··· Source data ···

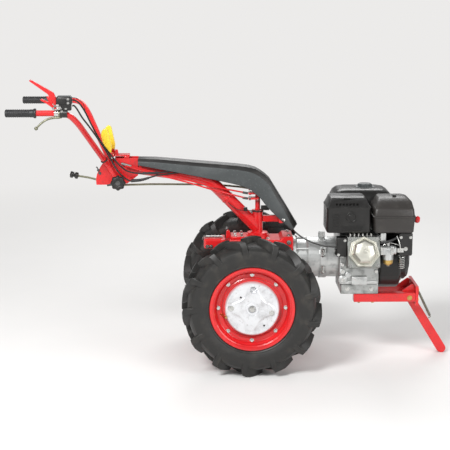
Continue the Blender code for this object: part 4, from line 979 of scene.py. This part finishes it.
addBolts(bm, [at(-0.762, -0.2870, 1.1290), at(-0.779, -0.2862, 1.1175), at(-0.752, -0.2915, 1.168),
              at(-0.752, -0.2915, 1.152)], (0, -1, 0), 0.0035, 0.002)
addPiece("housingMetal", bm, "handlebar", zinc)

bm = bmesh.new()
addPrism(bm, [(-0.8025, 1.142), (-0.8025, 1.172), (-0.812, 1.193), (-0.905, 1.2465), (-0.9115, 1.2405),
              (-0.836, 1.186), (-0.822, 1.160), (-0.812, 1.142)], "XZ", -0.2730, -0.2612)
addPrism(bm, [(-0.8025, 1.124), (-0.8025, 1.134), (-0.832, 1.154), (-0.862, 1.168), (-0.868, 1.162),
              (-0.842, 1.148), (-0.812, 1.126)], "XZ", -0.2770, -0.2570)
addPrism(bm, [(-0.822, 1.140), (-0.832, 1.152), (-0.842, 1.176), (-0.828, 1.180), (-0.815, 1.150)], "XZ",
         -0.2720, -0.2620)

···

- [Required work]: All of the data shown above must be copied exactly.

- [Result for this task]:
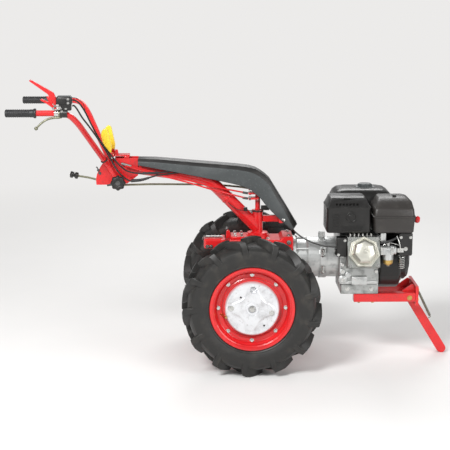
Continue the Blender code for this object: part 4, from line 979 of scene.py. This part finishes it.
addBolts(bm, [at(-0.762, -0.2870, 1.1290), at(-0.779, -0.2862, 1.1175), at(-0.752, -0.2915, 1.168),
              at(-0.752, -0.2915, 1.152)], (0, -1, 0), 0.0035, 0.002)
addPiece("housingMetal", bm, "handlebar", zinc)

bm = bmesh.new()
addPrism(bm, [(-0.8025, 1.142), (-0.8025, 1.172), (-0.812, 1.193), (-0.905, 1.2465), (-0.9115, 1.2405),
              (-0.836, 1.186), (-0.822, 1.160), (-0.812, 1.142)], "XZ", -0.2730, -0.2612)
addPrism(bm, [(-0.8025, 1.124), (-0.8025, 1.134), (-0.832, 1.154), (-0.862, 1.168), (-0.868, 1.162),
              (-0.842, 1.148), (-0.812, 1.126)], "XZ", -0.2770, -0.2570)
addPrism(bm, [(-0.822, 1.140), (-0.832, 1.152), (-0.842, 1.176), (-0.828, 1.180), (-0.815, 1.150)], "XZ",
         -0.2720, -0.2620)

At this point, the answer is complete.